The Royal Shakespeare Company is set to resume plays for live audiences in a specially constructed "Garden Theatre".
A performance area, designed to be Covid-safe, is due at Stratford-upon-Avon's Swan Gardens, a site overlooked by the main performance venue.
The RSC is to resume its live programme with The Comedy of Errors, which was postponed when venues closed amid the Covid-19 pandemic last year.
It has also announced a televised production of The Winter's Tale.
The BBC broadcast is planned for April.
The RSC closed its theatres on 17 March 2020 and has not been able to reopen since.
"These have and will continue to be challenging times, but we look forward with optimism," said RSC artistic director, Gregory Doran.
"Our doors closed as The Winter's Tale and The Comedy of Errors were preparing to open.

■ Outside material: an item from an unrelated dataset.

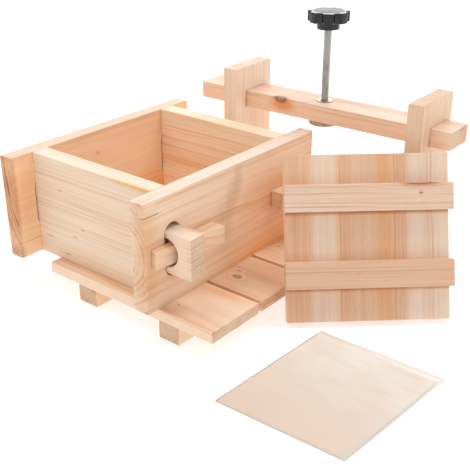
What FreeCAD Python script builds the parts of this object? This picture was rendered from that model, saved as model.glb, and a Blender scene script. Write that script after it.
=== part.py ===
import FreeCAD, Part
import Sketcher
import math
import os
import re

# Tofu press: a mould of four boards held by wedges, a slatted base, a screw frame, a cover and a cloth.
# Origin: centre of the mould's footprint, on the surface that everything stands on. X runs to the
# right along the end boards, Y to the back along the side boards, Z up. Millimetres and degrees.

SIZES = {
    # Mould, open at the top and the bottom
    "mould_width": 149.6,
    "mould_height": 100.0,
    "side_length": 236.4,
    "side_thickness": 15.6,
    "ear_length": 24.3,
    "end_thickness": 17.4,
    # Through tenons of the end boards, and their slots in the side boards
    "tenon_height": 38.0,
    "tenon_centre": 49.6,
    "tenon_standout": 27.5,
    "slot_height": 49.4,
    "slot_width": 19.4,
    "wedge_hole": 26.0,
    # Wedges
    "wedge_length": 75.0,
    "rear_wedge_length": 66.0,
    "wedge_height": 16.7,
    "wedge_taper": 0.143,
    "wedge_nose": 17.5,
    "rear_wedge_nose": 23.7,
    "wedge_gap": 0.1,
    # Slatted base
    "plank_length": 198.6,
    "plank_width": 61.8,
    "plank_gap": 3.9,
    "plank_thickness": 10.6,
    "batten_width": 23.0,
    "batten_height": 16.7,
    "batten_one": 37.7,
    "batten_two": 138.7,
    "base_side_inset": 41.3,
    "base_front_inset": 12.6,
    "base_slack": 0.5,
    # Screw frame
    "post_thickness": 15.7,
    "post_width": 60.4,
    "post_head": 24.9,
    "straddle_gap": 1.4,
    "beam_width": 34.7,
    "beam_thickness": 17.0,
    "beam_setback": 17.9,
    "beam_rise": 7.1,
    "beam_stub": 31.8,
    "beam_shift": 11.5,
    "mortise_gap": 0.3,
    "mortise_slack": 1.4,
    "stretcher_thickness": 10.4,
    "stretcher_stub": 8.0,
    "stretcher_gap": 0.3,
    "frame_setback": 11.1,
    "frame_yaw": 1.2,
    # Screw, its flanged nut and its knob
    "rod_diameter": 8.0,
    "rod_exposed": 71.0,
    "thread_gap": 0.05,
    "nut_diameter": 16.5,
    "nut_flange": 30.0,
    "nut_flange_thickness": 5.5,
    "nut_lip": 0.8,
    "knob_diameter": 40.0,
    "knob_height": 10.0,
    "hub_diameter": 22.0,
    "hub_height": 6.7,
    "knob_turned": 31.3,
    "scallop_count": 7,
    "scallop_radius": 4.2,
    "scallop_depth": 3.4,
    "lobe_radius": 1.4,
    "cap_diameter": 30.0,
    "cap_thickness": 1.6,
    "cap_crown": 0.8,
    "insert_diameter": 12.0,
    "insert_length": 12.0,
    # Cover
    "cover_side_gap": 3.0,
    "cover_end_gap": 3.6,
    "cover_plank_thickness": 14.0,
    "cover_batten_thickness": 10.0,
    "cover_batten_width": 23.7,
    "cover_batten_overlap": 1.8,
    "cover_batten_low": 29.7,
    "cover_batten_inset": 25.9,
    "cover_yaw": 42.0,
    "cover_lean": 23.7,
    "cover_clear": 1.0,
    "cover_touch": 122.8,
    "cover_gap": 0.3,
    # Cloth, folded in a flat stack that isn't quite square
    "cloth_front_width": 113.8,
    "cloth_rear_width": 118.1,
    "cloth_depth": 135.6,
    "cloth_shift": 8.0,
    "cloth_front_slant": 4.4,
    "cloth_rear_slant": 2.6,
    "cloth_thickness": 2.0,
    "cloth_side": 25.7,
    "cloth_ahead": 128.6,
    "cloth_corner": 3.0,
    # Brads and eased edges
    "brad_diameter": 1.6,
    "brad_length": 20.0,
    "brad_inset": 8.5,
    "brad_first": 16.5,
    "edge_radius": 0.7,
    "plastic_radius": 1.0,
    "metal_radius": 0.3,
}

PLACES = {
    # Mould
    "side_inner": "mould_width / 2",
    "side_outer": "side_inner + side_thickness",
    "side_back": "side_length / 2",
    "end_outer": "side_back - ear_length",
    "end_inner": "end_outer - end_thickness",
    "mould_depth": "2 * end_inner",
    "tenon_half": "side_outer + tenon_standout",
    "wedge_reach": "sqrt(pow(wedge_hole / 2; 2) - pow(wedge_height / 2; 2)) - wedge_gap",
    # Base
    "base_height": "batten_height + plank_thickness",
    "base_left": "-side_outer + base_side_inset",
    "base_right": "base_left + plank_length",
    "base_front": "-side_back + base_front_inset",
    "base_depth": "frame_window - 2 * base_slack",
    "plank_pitch": "plank_width + plank_gap",
    "rear_plank_width": "base_depth - 2 * plank_pitch",
    # Frame, seen from its own front left foot
    "frame_window": "2 * end_outer + 2 * straddle_gap",
    "frame_width": "frame_window + 2 * post_thickness",
    "beam_bottom": "base_height + mould_height + beam_rise",
    "beam_top": "beam_bottom + beam_thickness",
    "post_height": "beam_top + post_head",
    "beam_length": "frame_width + 2 * beam_stub",
    "beam_left": "-beam_stub - beam_shift",
    "beam_middle": "beam_setback + beam_width / 2",
    "stretcher_top": "batten_height - stretcher_gap",
    "stretcher_bottom": "stretcher_top - stretcher_thickness",
    "screw_across": "frame_width / 2 - beam_shift",
    "nut_bottom": "beam_bottom - nut_flange_thickness",
    "hub_bottom": "beam_top + rod_exposed",
    "knob_bottom": "hub_bottom + hub_height",
    "knob_top": "knob_bottom + knob_height",
    "crown_radius": "(pow(cap_diameter / 2; 2) + pow(cap_crown; 2)) / (2 * cap_crown)",
    # Cover, seen from its own lower left rear corner
    "cover_width": "mould_width - 2 * cover_side_gap",
    "cover_length": "mould_depth - 2 * cover_end_gap",
    "cover_plank_width": "cover_width / 3",
    "cover_reach": "cover_length * sin(cover_lean * 1 deg) + cover_gap",
    "cover_step": "base_height * tan(cover_lean * 1 deg)",
    "cover_foot_across": "base_right + cover_clear + cover_step * sin(cover_yaw * 1 deg)",
    "post_corner_across": "cover_foot_across + cover_touch * cos(cover_yaw * 1 deg)"
                          " - cover_reach * sin(cover_yaw * 1 deg)",
    "frame_across": "post_corner_across - frame_width * cos(frame_yaw * 1 deg)",
    "frame_back": "end_outer + frame_setback",
    "post_corner_back": "frame_back + frame_width * sin(frame_yaw * 1 deg)",
    "cover_foot_back": "post_corner_back - cover_touch * sin(cover_yaw * 1 deg)"
                       " - cover_reach * cos(cover_yaw * 1 deg)",
    "cover_batten_high": "cover_length - cover_batten_inset - cover_batten_width",
    "cover_drop": "edge_radius * (sin(cover_lean * 1 deg) + cos(cover_lean * 1 deg) - 1)",
    # Cloth
    "cloth_across": "cover_foot_across + cloth_side",
    "cloth_front": "cover_foot_back - cloth_ahead",
}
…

"The outdoor theatre gives us the security that we can perform to good-sized audiences as we emerge from the pandemic."
The government announced last month plans for lifting lockdown, setting a reopening of outdoor theatres for 17 May at the earliest.
The open-air Comedy of Errors production is set to take place in the summer, with further details and programming due to be announced next month.
Stratford-upon-Avon has been hit hard by the coronavirus as so much of its economy relies on tourism.
"We will play our part in the recovery of our towns and cities and the wellbeing of our communities," Mr Doran said.
"And we cannot wait to welcome audiences back."
The Winter's Tale will retain its full original cast and has been re-rehearsed adhering to strict safety measures as well as being adapted for TV.
It is due to be broadcast on BBC Four in April around Shakespeare's birthday, although a transmission date is yet to be finalised.
The play's director, Erica Whyman, said The Winter's Tale, with its themes of family, truth and justice was "the most perfect play to be rehearsing as we begin to believe in recovery".
She said: "We have been working on this play for 15 months - with our own wide gaps - and we have learned so much about what the play means."